On Monday May 14, 2018 the Supreme Court of the United States (“SCOTUS”) released a decision that will effectively overturn a federal law that has, for the past 25 years, prohibited states from legalizing and regulating sports wagering within their own borders.
The case, Murphy v. NCAA, was initially filed by the NCAA and four professional sports leagues (the National Football League, the National Basketball Association, Major League Baseball, and the National Hockey League) as an action against the State of New Jersey (via their Governor, Chris Christie and later Phil Murphy) for violating the Professional and Amateur Sports Protection Act (PASPA) in attempting to legalize, and later decriminalize, sports betting in their state. New Jersey’s central argument was a claim that PASPA, as a federal law, is unconstitutional as it infringes upon the 10th amendment anti-commandeering clause of the Constitution, in disallowing states from authorizing sports betting activity under their individual state laws.

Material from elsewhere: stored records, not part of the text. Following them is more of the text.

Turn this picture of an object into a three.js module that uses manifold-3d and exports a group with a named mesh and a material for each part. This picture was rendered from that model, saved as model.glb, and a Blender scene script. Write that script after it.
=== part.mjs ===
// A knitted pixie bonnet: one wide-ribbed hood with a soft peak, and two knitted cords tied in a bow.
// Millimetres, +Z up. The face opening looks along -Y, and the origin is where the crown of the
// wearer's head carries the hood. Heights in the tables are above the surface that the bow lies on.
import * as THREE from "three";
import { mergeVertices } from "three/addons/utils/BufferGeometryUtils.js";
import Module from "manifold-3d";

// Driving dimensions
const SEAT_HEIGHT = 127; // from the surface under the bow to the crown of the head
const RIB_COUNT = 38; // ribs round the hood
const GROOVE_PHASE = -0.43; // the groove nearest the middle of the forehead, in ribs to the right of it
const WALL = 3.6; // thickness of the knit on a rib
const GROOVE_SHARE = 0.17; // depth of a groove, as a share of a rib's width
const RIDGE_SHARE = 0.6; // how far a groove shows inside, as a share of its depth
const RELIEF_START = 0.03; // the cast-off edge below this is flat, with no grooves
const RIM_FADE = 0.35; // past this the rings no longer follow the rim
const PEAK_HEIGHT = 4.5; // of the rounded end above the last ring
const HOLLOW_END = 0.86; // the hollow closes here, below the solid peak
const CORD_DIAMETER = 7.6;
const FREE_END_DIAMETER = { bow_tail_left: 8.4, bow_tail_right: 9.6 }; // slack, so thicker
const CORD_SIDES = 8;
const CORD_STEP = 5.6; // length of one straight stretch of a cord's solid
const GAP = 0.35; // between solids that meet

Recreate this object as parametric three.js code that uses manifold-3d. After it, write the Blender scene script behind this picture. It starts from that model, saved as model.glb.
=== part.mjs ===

Justice Alito, in his 7-2 majority opinion, agreed with New Jersey, writing that PASPA “unequivocally dictates what a state legislature may and may not do”, in violation of the 10th amendment.
Justice Alito provided that the job of the Supreme Court is to “interpret the law Congress has enacted and decide whether it is consistent with the Constitution”, and further, that “PASPA is not.” According to Alito’s opinion, “PASPA ‘regulate[s] state governments regulation’ of their citizens,” a power that is not granted to Congress under the Constitution. In so ruling, the Supreme Court has effectively overturned the federal law, and now states will almost immediately be allowed to legalize and regulate sports wagering via their own legislative efforts. More than 18 states have either passed or filed legislation to do just that, several of which will become effective in the coming months.
During the 2018 legislative session, two bills were filed in the Indiana General Assembly which would have legalized and regulated sports wagering in our state (pending the outcome of the Supreme Court decision). However, neither bill was passed prior to adjournment of the legislative session. Several Indiana legislators have expressed their intent to pursue legislation during the 2019 legislative session that would legalize sports wagering in Indiana. As work begins to formulate legislation prior to January, the point of discussion will now turn to whether and how Indiana will do so – namely, what will the regulatory and tax framework look like in Indiana? Who should be allowed to offer sports bets? Where and how should bets be placed (i.e., brick and mortar and/or internet and mobile)? How can Indiana best ensure the continued integrity of sporting events?
On Tuesday, May 15, 2018, the Indiana Legislative Council met to assign topics to Interim Study Committees. Annually, Interim Study Committees meet throughout the time that the legislature is not in session to study topics assigned to them by the Legislative Council, which consists of the four caucus leaders: the Speaker of the House, the House Minority Leader, the Senate President Pro Tempore, and the Senate Minority Leader. At their Tuesday meeting, the Legislative Council assigned to the Interim Study Committee on Public Policy, the study of the “potential fiscal impact of governmental entities and the existing gaming industry that sports wagering might have in Indiana and its potential impact on profession and collegiate sports.” This will serve to further expedite the beginning of official conversation surrounding the legalization of sports wagering in Indiana, and will give stakeholders the opportunity to influence the structure of the sports wagering landscape in Indiana even prior to the official start of the 2019 legislative session. Committee assignments have yet to be made public, but the Interim Study Committee on Public Policy will likely be made up of members from the standing House and Senate Public Policy Committees.